Monday, June 9, 2008

Are my testicles black

A man just got out of surgery and was still in the hospital lying in bed with a breathing machine attached to his mouth. A nurse walks in and checks the breathing machine and makes sure every thing is functioning correctly.

The man says, "Excuse me, nurse. Are my testicles black?"

The nurse looks confused and says, "Excuse me?"

The man says again, "Are my testicles black?"

So the nurse pulls down the covers of the bed, lifts the man's hospital gown and carefully inspects his testicles. When she's done she says, "Nothing seems to be wrong with them and they're definitely not black."

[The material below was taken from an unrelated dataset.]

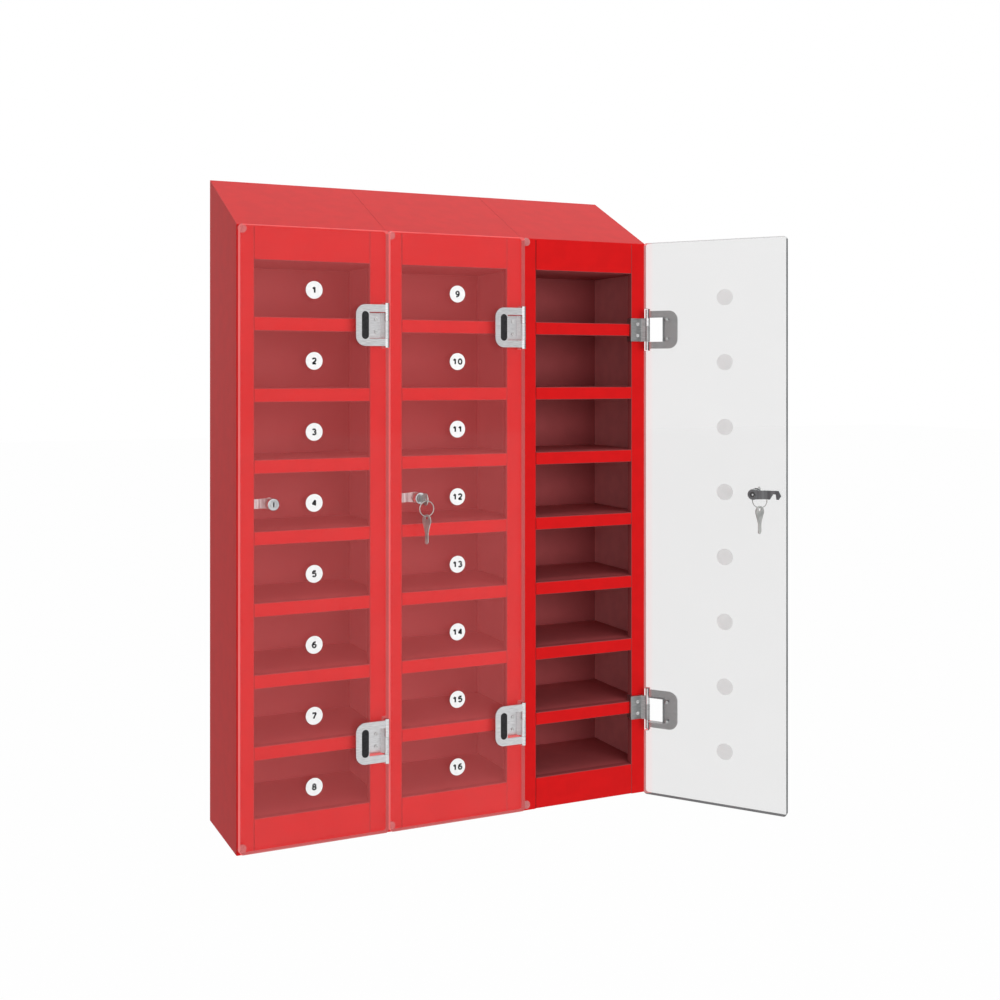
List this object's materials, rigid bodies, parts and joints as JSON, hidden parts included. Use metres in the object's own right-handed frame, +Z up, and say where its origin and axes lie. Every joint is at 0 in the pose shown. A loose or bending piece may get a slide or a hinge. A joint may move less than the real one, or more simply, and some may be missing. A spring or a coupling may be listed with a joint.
{
  "type": "cell phone locker box",
  "caption": "Nest of wall-hung red steel phone lockers with open compartments behind clear, full-height, key-locked doors.",
  "frame": {"origin": "middle of the underside, half way along the nest and half way from its front face to the wall", "axes": "+X to the right along the front, +Y from the front face to the wall, +Z up"},
  "size_m": [0.8954, 0.3833, 1.072],
  "materials": {
    "cabinet_red": "satin signal-red powder coat",
    "clear_plastic": "clear, polished faces, grey edges",
    "disc_white": "smooth white with dark numerals",
    "hinge_steel": "bright brushed",
    "screw_steel": "bright",
    "zinc_steel": "zinc-plated",
    "black_plastic": "satin black",
    "clear_rubber": "soft clear, red showing through",
    "lock_chrome": "polished",
    "cam_steel": "dark, lightly brushed",
    "key_nickel": "nickel-plated"
  },
  "bodies": {
    "cabinet": {"side_left_1": "cabinet_red", "side_left_2": "cabinet_red", "side_left_3": "cabinet_red", "side_right_1": "cabinet_red", "side_right_2": "cabinet_red", "side_right_3": "cabinet_red", "back_1": "cabinet_red", "back_2": "cabinet_red", "back_3": "cabinet_red", "roof_1": "cabinet_red", "roof_2": "cabinet_red", "roof_3": "cabinet_red", "base_1": "cabinet_red", "base_2": "cabinet_red", "base_3": "cabinet_red", "shelves_1": "cabinet_red", "shelves_2": "cabinet_red", "shelves_3": "cabinet_red", "hinge_frame_leaves": "hinge_steel", "hinge_frame_screws": "screw_steel", "hinge_pins": "screw_steel", "nesting_bolts": "zinc_steel", "nesting_nuts": "zinc_steel", "door_buffers": "clear_rubber"},
    "door_panel_1": {"door_1": "clear_plastic", "number_discs_1": "disc_white", "hinge_plates_1": "hinge_steel", "hinge_covers_1": "black_plastic", "plate_rivets_1": "screw_steel", "lock_body_1": "lock_chrome", "lock_nut_1": "zinc_steel"},
    "plug_1": {"lock_plug_1": "lock_chrome", "lock_cam_1": "cam_steel", "cam_bolt_1": "zinc_steel"},
    "door_panel_2": {"door_2": "clear_plastic", "number_discs_2": "disc_white", "hinge_plates_2": "hinge_steel", "hinge_covers_2": "black_plastic", "plate_rivets_2": "screw_steel", "lock_body_2": "lock_chrome", "lock_nut_2": "zinc_steel"},
    "plug_2": {"lock_plug_2": "lock_chrome", "lock_cam_2": "cam_steel", "cam_bolt_2": "zinc_steel"},
    "door_panel_3": {"door_3": "clear_plastic", "number_discs_3": "disc_white", "hinge_plates_3": "hinge_steel", "hinge_covers_3": "black_plastic", "plate_rivets_3": "screw_steel", "lock_body_3": "lock_chrome", "lock_nut_3": "zinc_steel"},
    "plug_3": {"lock_plug_3": "lock_chrome", "lock_cam_3": "cam_steel", "cam_bolt_3": "zinc_steel"},
    "key_in_lock_2": {"key_2": "key_nickel"},
    "ring_2": {"key_ring_2": "key_nickel"},
    "spare_2": {"spare_key_2": "key_nickel"},
    "key_in_lock_3": {"key_3": "key_nickel"},
    "ring_3": {"key_ring_3": "key_nickel"},
    "spare_3": {"spare_key_3": "key_nickel"}
  },
  "joints": [
    {"name": "door_hinge_1", "type": "hinge", "parent": "cabinet", "child": "door_panel_1", "pos_m": [-0.1295, -0.0994, 0.49], "axis": [0, 0, 1], "range_deg": [0, 130]},
    {"name": "door_hinge_2", "type": "hinge", "parent": "cabinet", "child": "door_panel_2", "pos_m": [0.1205, -0.0994, 0.49], "axis": [0, 0, 1], "range_deg": [0, 130]},
    {"name": "door_hinge_3", "type": "hinge", "parent": "cabinet", "child": "door_panel_3", "pos_m": [0.3705, -0.0994, 0.49], "axis": [0, 0, 1], "range_deg": [-128, 2]},
    {"name": "lock_turn_1", "type": "hinge", "parent": "door_panel_1", "child": "plug_1", "pos_m": [-0.3205, -0.102, 0.544], "axis": [0, 1, 0], "range_deg": [0, 90]},
    {"name": "lock_turn_2", "type": "hinge", "parent": "door_panel_2", "child": "plug_2", "pos_m": [-0.0705, -0.102, 0.544], "axis": [0, 1, 0], "range_deg": [0, 90]},
    {"name": "lock_turn_3", "type": "hinge", "parent": "door_panel_3", "child": "plug_3", "pos_m": [0.49014, -0.24831, 0.544], "axis": [-0.788, -0.6157, 0], "range_deg": [0, 90]},
    {"name": "key_slide_2", "type": "slide", "parent": "plug_2", "child": "key_in_lock_2", "axis": [0, -1, 0], "range_m": [0, 0.024]},
    {"name": "ring_swing_2", "type": "hinge", "parent": "key_in_lock_2", "child": "ring_2", "pos_m": [-0.0705, -0.1247, 0.5418], "axis": [1, 0, 0], "range_deg": [-60, 8]},
    {"name": "spare_key_swing_2", "type": "hinge", "parent": "ring_2", "child": "spare_2", "pos_m": [-0.0705, -0.1247, 0.5148], "axis": [0.9397, 0.342, 0], "range_deg": [-30, 12]},
    {"name": "key_slide_3", "type": "slide", "parent": "plug_3", "child": "key_in_lock_3", "axis": [0.788, 0.6157, 0], "range_m": [0, 0.024]},
    {"name": "ring_swing_3", "type": "hinge", "parent": "key_in_lock_3", "child": "ring_3", "pos_m": [0.50803, -0.23433, 0.5418], "axis": [-0.6157, 0.788, 0], "range_deg": [-60, 8]},
    {"name": "spare_key_swing_3", "type": "hinge", "parent": "ring_3", "child": "spare_3", "pos_m": [0.50803, -0.23433, 0.5148], "axis": [-0.1392, 0.9903, 0], "range_deg": [-30, 12]}
  ]
}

The man smiles, pulls the breathing machine away from his mouth and says, "Thank you, that was nice, but I was asking 'Are my test results back?'"

Honey,darling,pumpkin

A man was invited to a friend’s home for dinner, where he noticed that his buddy preceded every request to his wife with endearing terms, calling her Honey, Darling, Sweetheart, Pumpkin, and so forth. He was impressed at this, since the couple had been married over 50 years.

While the wife was in the kitchen, he said, “I think it’s wonderful that after all these years you still call your wife those cute little pet names.”

His buddy hung his head. “To tell you the truth, I forgot her name about 10 years ago.”

Women and bull

A man takes his wife to the county livestock show, and they head down the aisle that houses the bulls. The sign on the first stall states, THIS BULL MATED 50 TIMES LAST YEAR.

The wife turns to her husband and says, “He mated 50 times in a year. Isn’t that nice!” After passing a bull that had mated 65 times, she grinningly quips, “You could learn from this one!”

They reach the last bull, whose ownder is stroking the massive beast’s head. “How many times has your bull mated this year?” asks the wife.

“This here’s the pride of the County: 365 times, ma’am.”

The wife’s jaw drops, and she turns to her husband. “Wow! You could really learn from this one. You should ask him what his secret is!”

The fed-up man turns to the breeder and says, “Hey, was it all with the same cow?”